Sabemos que están ahí. Quizá, sobre todo, abundan los ignorantes de Dios, incapaces de vivir hacia la vida eterna, que es el único destino plenamente gratificante para el hombre, aunque la ignorancia les lleve a no echarlo de menos. ¿Acaso nos importan poco? Pues no hay lugar para la disculpa: "¿qué puedo hacer yo estando tan 'distante' de los indigentes?", piensan algunos. Hay muchos hoy ciertamente 'distantes' como los había, alejados de Cristo, hace 20 siglos. Pero, como entonces, podremos verlos también todos a nuestro lado. Necesitados en el cuerpo o en el espíritu: en el propio edificio, al cruzar por la calle de siempre, en nuestro lugar de trabajo, incluso en la propia casa, en la propia familia.

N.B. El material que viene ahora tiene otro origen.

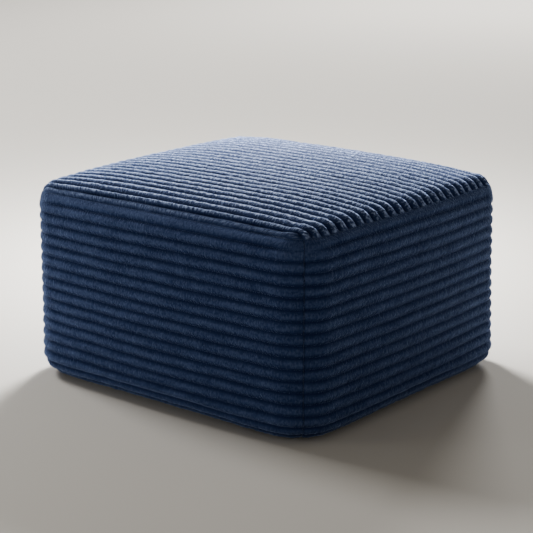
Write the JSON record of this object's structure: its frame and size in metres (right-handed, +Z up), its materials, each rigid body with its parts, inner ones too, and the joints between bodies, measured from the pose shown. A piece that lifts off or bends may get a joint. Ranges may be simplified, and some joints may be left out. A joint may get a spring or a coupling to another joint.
{
  "type": "upholstered ottoman",
  "caption": "Nearly square, footless upholstered ottoman in navy jumbo corduroy: a softly crowned top with straight ribs, horizontal ribs round the sides, rounded corners and a flat base.",
  "frame": {"origin": "on the floor, under the middle of the ottoman, on the flat underside of its base panel", "axes": "+Z up; +X to the right along the ribs of the top, which is the longer side; the front faces -Y"},
  "size_m": [0.6294, 0.5834, 0.3567],
  "materials": {
    "navy_corduroy": "jumbo corduroy, soft cut pile, matte with a pale sheen along the ribs",
    "base_cloth": "plain black base cloth, matte"
  },
  "bodies": {
    "root": {"top_panel": "navy_corduroy", "front_panel": "navy_corduroy", "right_panel": "navy_corduroy", "back_panel": "navy_corduroy", "left_panel": "navy_corduroy", "base_panel": "base_cloth"}
  },
  "joints": []
}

Al desembarcar vio una gran multitud y se llenó de compasión por ella, dice san Marcos. De inmediato se dio cuenta. Y no ya de que estuvieran verdaderamente necesitados, como ovejas sin pastor, sino de que podía ayudarles, pues, de hecho, puso de inmediato manos a la obra: se puso a enseñarles muchas cosas. "Obras son amores, y no buenas razones", solemos afirmar hoy. Ya lo advertiría san Juan, el apóstol y evangelista: si alguno posee bienes de este mundo y, viendo que su hermano padece necesidad, le cierra su corazón, ¿cómo puede permanecer en él el amor a Dios? Seamos, pues, sinceros con nosotros mismos, que la medida de nuestra santidad está en los detalles concretos con los que aliviamos las indigencias que contemplamos. Hijos, no amemos de palabra ni con la boca, sino con obras y de verdad, concluye san Juan.

Lo más difícil posiblemente sea –aunque no nos falta la luz de Dios– notar la ausencia de relieve sobrenatural y trascendencia en la vida de nuestros prójimos. Sin embargo, en la medida en que crece el amor de Dios, aumenta asimismo el celo santo, que procura que Nuestro Señor sea amado por muchos: ¡Qué compasión te inspiran!... Querrías gritarles que están perdiendo el tiempo... ¿Por qué son tan ciegos, y no perciben lo que tú —miserable— has visto? ¿Por qué no han de preferir lo mejor?
—Reza, mortifícate, y luego —¡tienes obligación!— despiértales uno a uno, explicándoles —también uno a uno— que, lo mismo que tú, pueden encontrar un camino divino, sin abandonar el lugar que ocupan en la sociedad.

Las palabras de san Josemaría nos pueden ayudar a concretar qué haremos por éste, por aquél... Los conocemos por amistad, compañerismo, parentesco, etc. e intentaremos lo más oportuno en cada caso, tal vez para que descubran la verdadera dimensión de vida para la que fueron creados. La Gracia de Dios no nos ha de faltar, para que salgan de nuestros labios las palabras que el interesado necesita. En todo caso, habremos ido por delante, "preparando el terreno" con oración y mortificación: las primeras y más eficaces armas del apóstol. Luego, el tiempo y la correspondencia libre en cada caso deben hacer el resto. Salió el sembrador a sembrar..., decía Nuestro Señor en la parábola. Después cada semilla fructficaba a su modo según sus disposiciones. Lo nuestro es sembrar.

Reina de los apóstoles, ruega por nosotros.